BEGIN Dataset excerpt

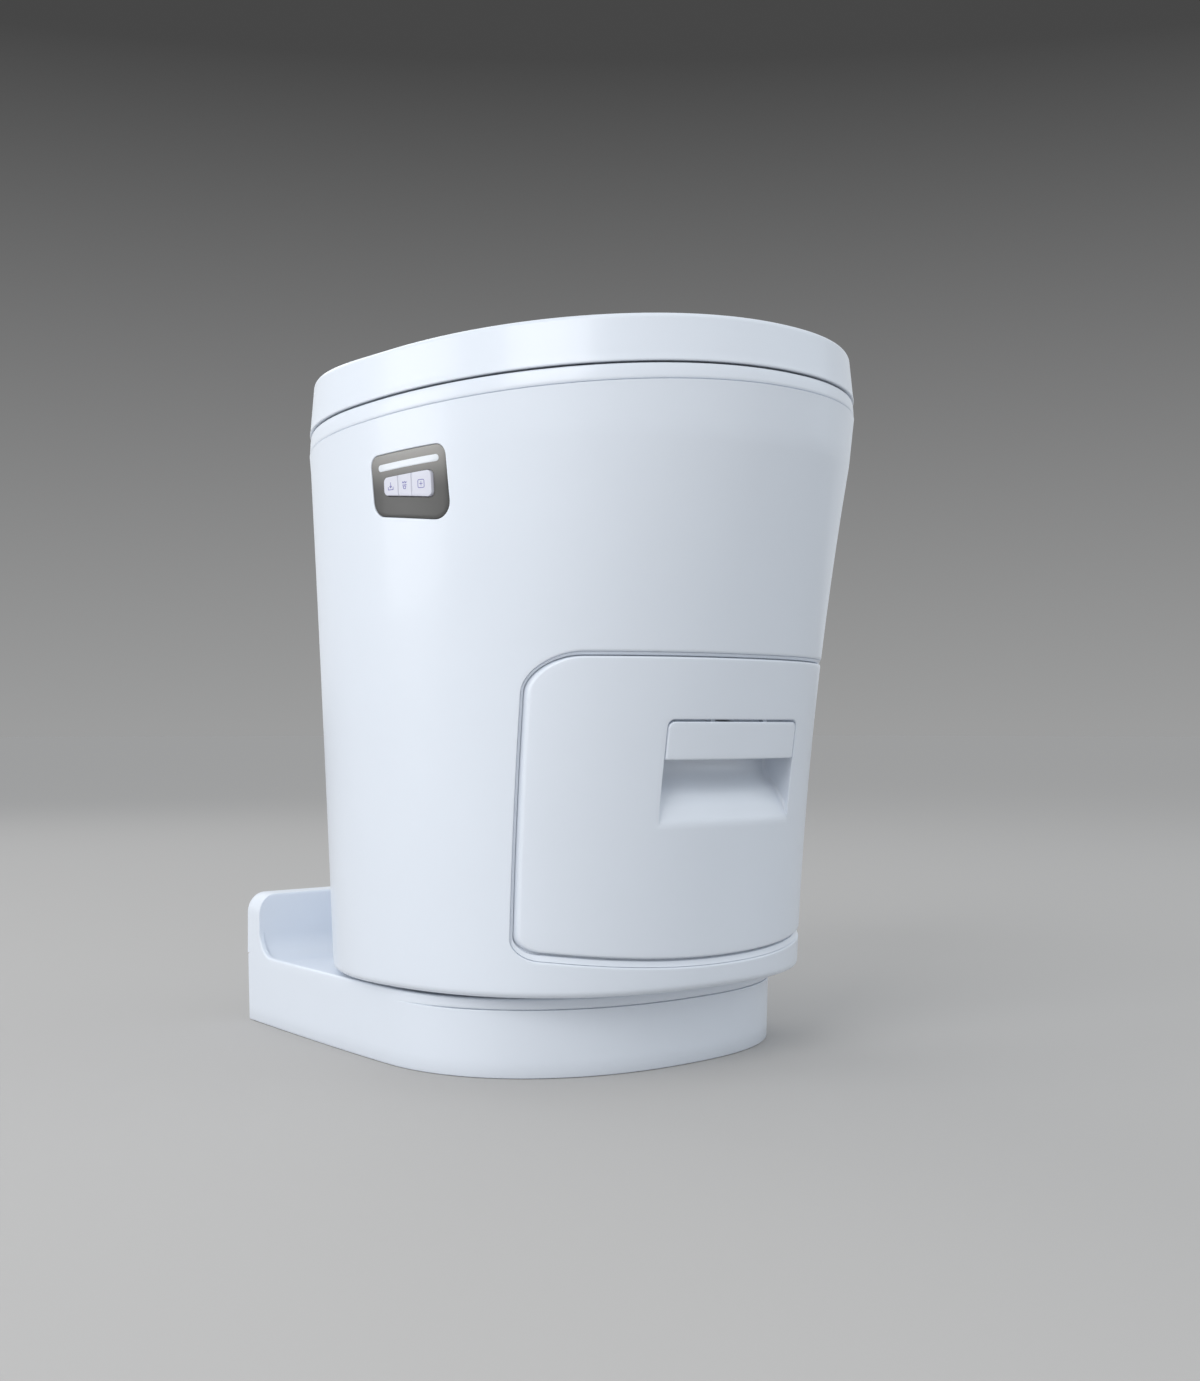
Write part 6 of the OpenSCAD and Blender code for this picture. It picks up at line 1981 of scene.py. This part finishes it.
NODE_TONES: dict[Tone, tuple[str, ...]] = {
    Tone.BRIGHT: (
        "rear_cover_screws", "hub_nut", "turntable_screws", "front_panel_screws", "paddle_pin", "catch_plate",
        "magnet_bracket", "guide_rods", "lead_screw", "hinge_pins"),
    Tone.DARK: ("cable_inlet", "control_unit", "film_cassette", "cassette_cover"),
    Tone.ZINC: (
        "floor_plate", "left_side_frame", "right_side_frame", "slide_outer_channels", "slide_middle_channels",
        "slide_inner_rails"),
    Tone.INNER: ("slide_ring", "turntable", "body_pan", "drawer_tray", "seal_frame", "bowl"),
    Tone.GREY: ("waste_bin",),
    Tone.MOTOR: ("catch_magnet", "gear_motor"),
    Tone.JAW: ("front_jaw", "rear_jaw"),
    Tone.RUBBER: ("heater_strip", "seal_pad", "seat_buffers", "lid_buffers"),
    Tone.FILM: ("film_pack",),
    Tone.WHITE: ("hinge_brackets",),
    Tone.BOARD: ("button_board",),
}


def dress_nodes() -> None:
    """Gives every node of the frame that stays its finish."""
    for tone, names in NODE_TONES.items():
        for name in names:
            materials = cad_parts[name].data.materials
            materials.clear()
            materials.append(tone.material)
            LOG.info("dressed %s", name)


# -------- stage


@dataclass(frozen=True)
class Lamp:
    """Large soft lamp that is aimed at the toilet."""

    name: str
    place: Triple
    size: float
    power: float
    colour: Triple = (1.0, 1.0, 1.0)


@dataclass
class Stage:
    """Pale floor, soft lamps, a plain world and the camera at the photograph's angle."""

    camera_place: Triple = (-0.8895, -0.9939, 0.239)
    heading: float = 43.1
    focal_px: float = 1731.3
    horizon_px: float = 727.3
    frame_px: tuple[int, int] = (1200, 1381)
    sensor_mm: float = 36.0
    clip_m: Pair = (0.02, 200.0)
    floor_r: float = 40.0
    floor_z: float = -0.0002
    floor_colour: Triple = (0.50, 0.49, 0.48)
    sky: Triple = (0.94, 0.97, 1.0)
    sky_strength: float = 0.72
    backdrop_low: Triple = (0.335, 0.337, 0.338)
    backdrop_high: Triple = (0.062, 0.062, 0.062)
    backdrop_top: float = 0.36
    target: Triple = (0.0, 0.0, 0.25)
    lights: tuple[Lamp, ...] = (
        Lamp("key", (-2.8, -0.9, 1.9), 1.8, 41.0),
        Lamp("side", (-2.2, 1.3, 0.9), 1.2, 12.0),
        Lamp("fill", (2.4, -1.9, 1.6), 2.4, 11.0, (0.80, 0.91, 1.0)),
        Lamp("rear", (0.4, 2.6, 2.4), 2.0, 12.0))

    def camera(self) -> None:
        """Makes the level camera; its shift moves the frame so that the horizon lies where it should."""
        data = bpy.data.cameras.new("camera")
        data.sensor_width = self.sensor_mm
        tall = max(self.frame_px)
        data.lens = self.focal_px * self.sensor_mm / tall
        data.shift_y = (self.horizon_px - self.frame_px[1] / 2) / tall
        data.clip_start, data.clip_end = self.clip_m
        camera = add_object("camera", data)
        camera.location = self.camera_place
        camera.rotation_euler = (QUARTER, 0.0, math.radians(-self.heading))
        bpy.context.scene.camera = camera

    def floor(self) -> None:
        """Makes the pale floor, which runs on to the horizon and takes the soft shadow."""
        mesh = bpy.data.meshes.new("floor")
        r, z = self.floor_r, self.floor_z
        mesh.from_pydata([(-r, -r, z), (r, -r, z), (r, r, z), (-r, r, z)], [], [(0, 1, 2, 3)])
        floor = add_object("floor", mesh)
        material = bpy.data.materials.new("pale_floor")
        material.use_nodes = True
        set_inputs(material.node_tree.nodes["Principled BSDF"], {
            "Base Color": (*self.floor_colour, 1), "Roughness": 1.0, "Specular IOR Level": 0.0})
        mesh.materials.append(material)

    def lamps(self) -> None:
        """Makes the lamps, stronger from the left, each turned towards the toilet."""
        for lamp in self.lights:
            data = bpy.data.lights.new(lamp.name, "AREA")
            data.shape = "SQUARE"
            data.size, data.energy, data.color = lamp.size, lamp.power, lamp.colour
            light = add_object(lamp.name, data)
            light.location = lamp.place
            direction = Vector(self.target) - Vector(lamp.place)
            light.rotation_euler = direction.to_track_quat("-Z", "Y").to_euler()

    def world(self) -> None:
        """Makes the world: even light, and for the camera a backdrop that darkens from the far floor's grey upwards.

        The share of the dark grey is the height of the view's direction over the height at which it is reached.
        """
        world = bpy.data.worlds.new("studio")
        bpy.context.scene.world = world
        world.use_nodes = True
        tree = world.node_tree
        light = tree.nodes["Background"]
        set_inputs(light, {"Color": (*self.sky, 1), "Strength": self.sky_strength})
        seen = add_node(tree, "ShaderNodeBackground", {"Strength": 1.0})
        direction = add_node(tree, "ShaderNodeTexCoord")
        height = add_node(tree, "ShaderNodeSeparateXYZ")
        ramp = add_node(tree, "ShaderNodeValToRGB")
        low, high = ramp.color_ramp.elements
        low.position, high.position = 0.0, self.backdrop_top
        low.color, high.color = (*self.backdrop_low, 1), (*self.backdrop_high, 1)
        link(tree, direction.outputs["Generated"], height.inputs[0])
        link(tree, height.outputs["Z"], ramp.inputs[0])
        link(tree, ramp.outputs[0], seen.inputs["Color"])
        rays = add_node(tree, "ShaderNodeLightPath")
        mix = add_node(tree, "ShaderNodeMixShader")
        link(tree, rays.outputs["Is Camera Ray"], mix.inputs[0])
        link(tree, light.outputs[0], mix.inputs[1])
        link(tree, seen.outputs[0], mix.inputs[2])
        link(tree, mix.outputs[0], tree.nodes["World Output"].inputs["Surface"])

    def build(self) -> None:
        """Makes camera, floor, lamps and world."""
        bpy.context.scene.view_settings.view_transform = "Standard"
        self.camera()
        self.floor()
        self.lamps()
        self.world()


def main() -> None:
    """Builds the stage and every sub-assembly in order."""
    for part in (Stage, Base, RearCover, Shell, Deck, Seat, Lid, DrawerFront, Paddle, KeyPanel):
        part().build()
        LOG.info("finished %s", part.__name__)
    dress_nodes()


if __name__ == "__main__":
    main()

END Dataset excerpt

→ Objective: Reproduce exactly the lines from the one containing "materials = cad_parts[name].data.materials" through the one containing "soft lamp that", inclusive, and nothing else.

→ Task response:
            materials = cad_parts[name].data.materials
            materials.clear()
            materials.append(tone.material)
            LOG.info("dressed %s", name)


# -------- stage


@dataclass(frozen=True)
class Lamp:
    """Large soft lamp that is aimed at the toilet."""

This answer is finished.